[Start of DATA SHOWN]

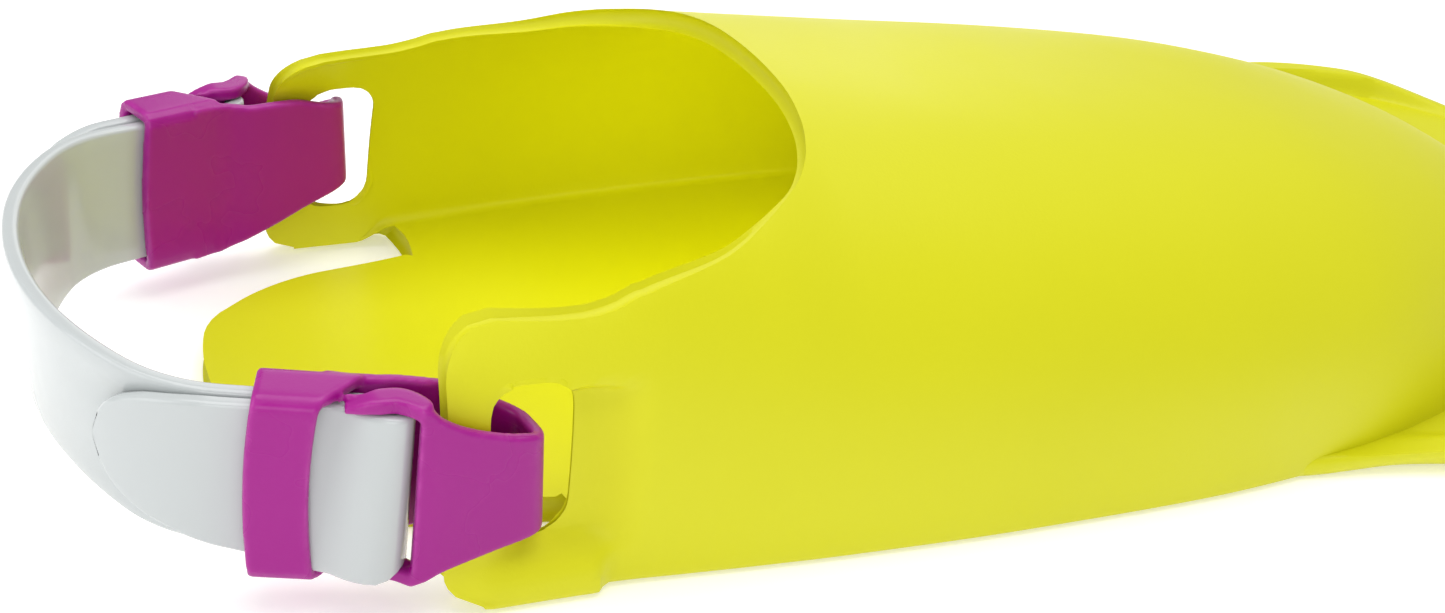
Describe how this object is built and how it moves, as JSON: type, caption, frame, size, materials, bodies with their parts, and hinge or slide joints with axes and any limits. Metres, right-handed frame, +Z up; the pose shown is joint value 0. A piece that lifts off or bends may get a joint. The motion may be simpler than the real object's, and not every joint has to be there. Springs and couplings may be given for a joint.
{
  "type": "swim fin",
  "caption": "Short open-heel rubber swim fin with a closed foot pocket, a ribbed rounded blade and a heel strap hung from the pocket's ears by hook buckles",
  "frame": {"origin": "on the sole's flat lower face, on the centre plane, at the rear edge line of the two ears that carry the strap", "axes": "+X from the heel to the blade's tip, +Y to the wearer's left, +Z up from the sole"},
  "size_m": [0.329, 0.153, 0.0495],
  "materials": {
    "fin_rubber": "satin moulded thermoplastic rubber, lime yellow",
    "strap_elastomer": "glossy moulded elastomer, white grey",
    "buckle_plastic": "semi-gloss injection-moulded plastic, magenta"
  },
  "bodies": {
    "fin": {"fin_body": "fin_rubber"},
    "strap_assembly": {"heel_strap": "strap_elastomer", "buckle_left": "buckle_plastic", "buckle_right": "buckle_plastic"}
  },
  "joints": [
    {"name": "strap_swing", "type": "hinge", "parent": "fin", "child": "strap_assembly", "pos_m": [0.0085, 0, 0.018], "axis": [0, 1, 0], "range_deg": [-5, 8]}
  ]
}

[End of DATA SHOWN]
[Start of DATA SHOWN]

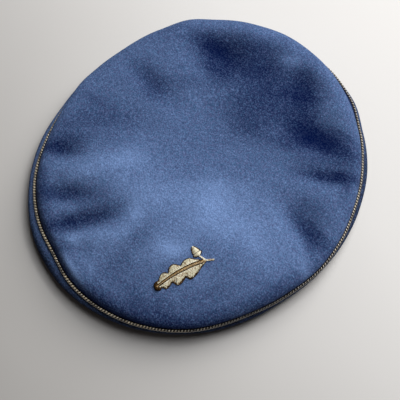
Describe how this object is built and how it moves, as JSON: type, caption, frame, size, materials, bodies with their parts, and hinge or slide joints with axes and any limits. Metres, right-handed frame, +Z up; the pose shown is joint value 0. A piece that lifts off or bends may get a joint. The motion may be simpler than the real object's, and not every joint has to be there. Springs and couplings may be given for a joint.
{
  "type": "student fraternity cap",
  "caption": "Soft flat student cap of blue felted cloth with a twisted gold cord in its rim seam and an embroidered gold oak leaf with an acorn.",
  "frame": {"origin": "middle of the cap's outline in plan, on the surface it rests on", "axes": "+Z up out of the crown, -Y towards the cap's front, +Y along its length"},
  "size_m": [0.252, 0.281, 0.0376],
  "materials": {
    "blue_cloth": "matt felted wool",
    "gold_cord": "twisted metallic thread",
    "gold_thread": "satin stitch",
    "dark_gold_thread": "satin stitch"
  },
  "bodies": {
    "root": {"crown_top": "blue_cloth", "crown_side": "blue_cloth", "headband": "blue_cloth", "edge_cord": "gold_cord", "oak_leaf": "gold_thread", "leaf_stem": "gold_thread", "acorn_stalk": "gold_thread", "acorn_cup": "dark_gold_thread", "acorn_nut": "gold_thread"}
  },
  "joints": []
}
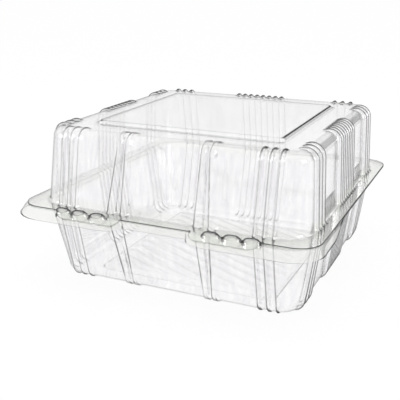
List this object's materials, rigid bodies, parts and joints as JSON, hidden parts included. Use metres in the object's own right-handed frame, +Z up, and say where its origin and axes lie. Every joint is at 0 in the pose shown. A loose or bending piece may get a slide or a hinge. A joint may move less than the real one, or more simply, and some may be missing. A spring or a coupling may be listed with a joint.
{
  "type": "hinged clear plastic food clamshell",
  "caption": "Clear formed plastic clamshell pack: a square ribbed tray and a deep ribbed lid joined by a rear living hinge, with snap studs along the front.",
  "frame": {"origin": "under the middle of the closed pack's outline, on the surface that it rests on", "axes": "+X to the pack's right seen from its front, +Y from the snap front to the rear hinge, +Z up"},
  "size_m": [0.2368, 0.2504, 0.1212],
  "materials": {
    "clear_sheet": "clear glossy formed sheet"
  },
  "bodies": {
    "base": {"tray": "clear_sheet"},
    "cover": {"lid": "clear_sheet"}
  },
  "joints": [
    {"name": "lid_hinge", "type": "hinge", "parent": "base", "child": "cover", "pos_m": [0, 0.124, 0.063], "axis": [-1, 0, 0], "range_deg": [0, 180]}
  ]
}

[End of DATA SHOWN]
[Start of DATA SHOWN]

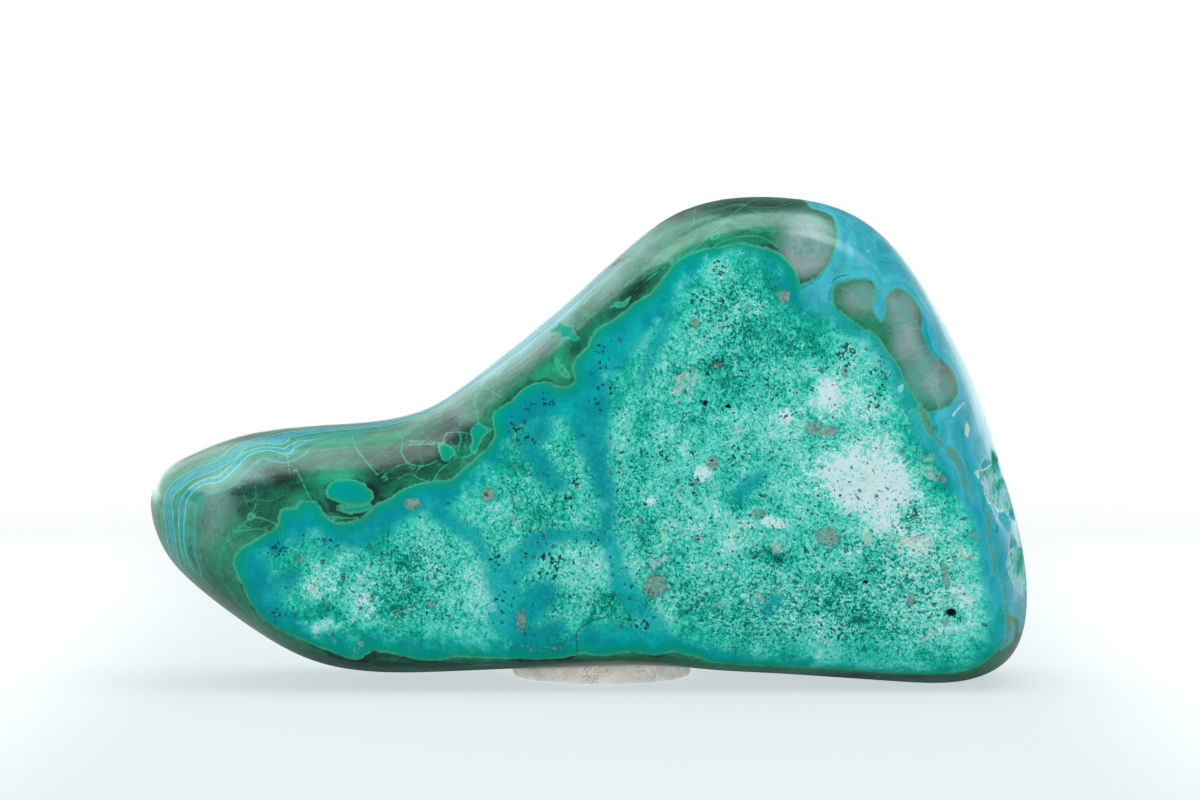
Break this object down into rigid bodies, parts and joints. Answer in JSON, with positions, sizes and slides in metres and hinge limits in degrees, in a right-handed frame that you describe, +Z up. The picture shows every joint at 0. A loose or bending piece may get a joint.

[End of DATA SHOWN]

▶ **WHAT TO DO**
Find every line in the records that has the string "loose", then state how many there are and nothing else.

▶ **EXPECTED OUTPUT**
2